Intermediate Implementation

This is related to the federalism issues and was not implemented in 2013.


Intermediate Implementation

Federalism and whether the federal states should be delineated based on ethnic identity remained contentious issues. The Committee for Constitutional, Political Dialogue and Consensus Building  started multiparty dialogues to forge consensus on this issue among others but failed.11 The ruling coalition had proposed to create seven states whereas the rebel party, Maoist, had proposed the creation of ten states based on ethnic identity.

  • 11. “CCPDC submits report to CA,” Kathmandu Post, 13 September 2014).

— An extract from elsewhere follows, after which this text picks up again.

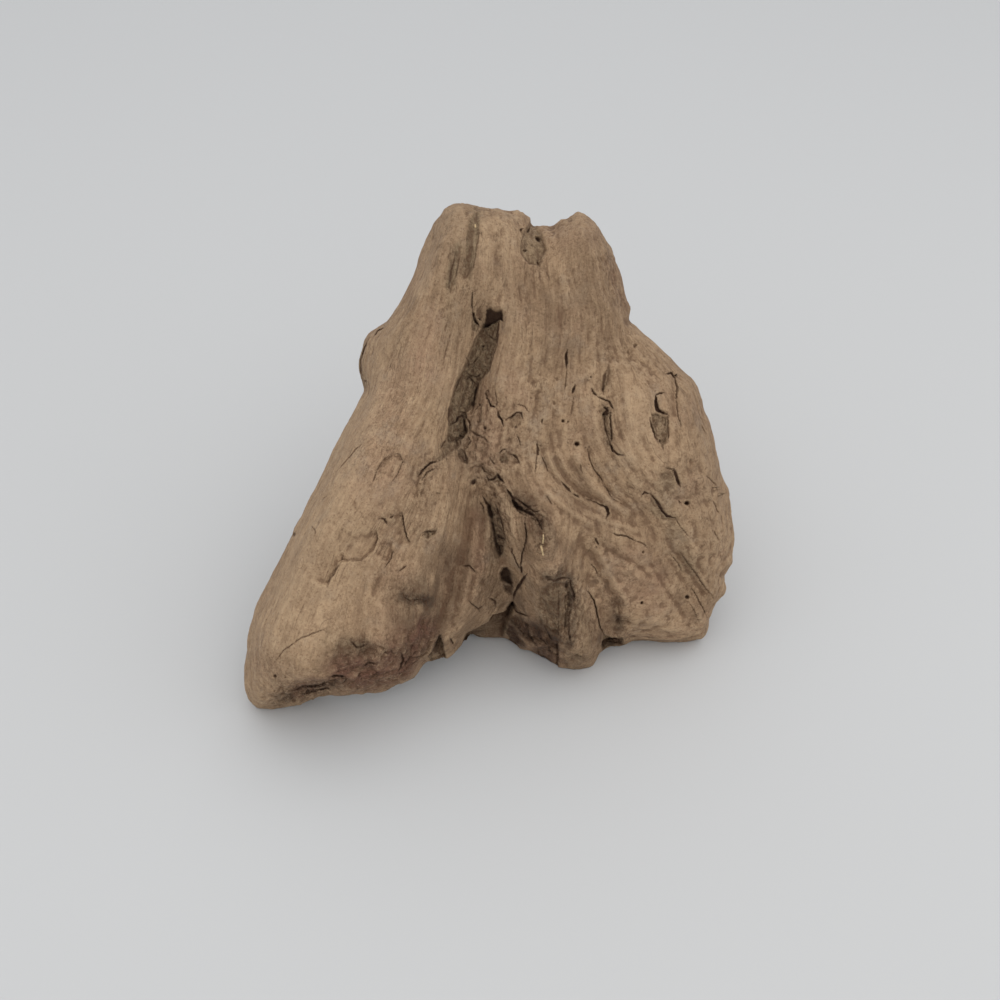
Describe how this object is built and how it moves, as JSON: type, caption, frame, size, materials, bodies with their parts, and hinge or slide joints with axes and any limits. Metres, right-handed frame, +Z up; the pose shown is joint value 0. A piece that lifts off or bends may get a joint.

Intermediate Implementation

On 31 May 2015, parties had agreed to reach a consensus on disputed issues including federalism and issues of ethnicity and adopt a fast track approach to produce a draft of the constitution. On 9 June, 4 major political parties reached a 16-point agreement to deal with the contentious issues.12 The draft constitution was submitted in the Constituent Assembly on 30 June. The draft constitution was approved for public debate on July 7.13 The draft constitution provides that Nepal shall have eight provinces based on five criteria of identity (ethnicity/community, language, culture, geography/territorial continuity and historical continuity) and four criteria of capability (economic interdependence, and capability; status of infrastructure development, possibilities; availability of natural resources; administrative feasibility). The Nepal government will form a federal commission to recommend the demarcation of federal provinces. Two third majority of all members of the provincial assemblies will name the provinces.The draft constitution provided for the establishment of National Inclusive Commission, which is said to protect and promote interests of ethnic and minority groups.

  • 12. “Way paved for constitution as four parties reach 16-pt deal,” Kathmandu Post, 9 June 2015.
  • 13. “CA concludes deliberation on draft constitution, sends for public feedback,” Himalayan Times, July 7, 2015.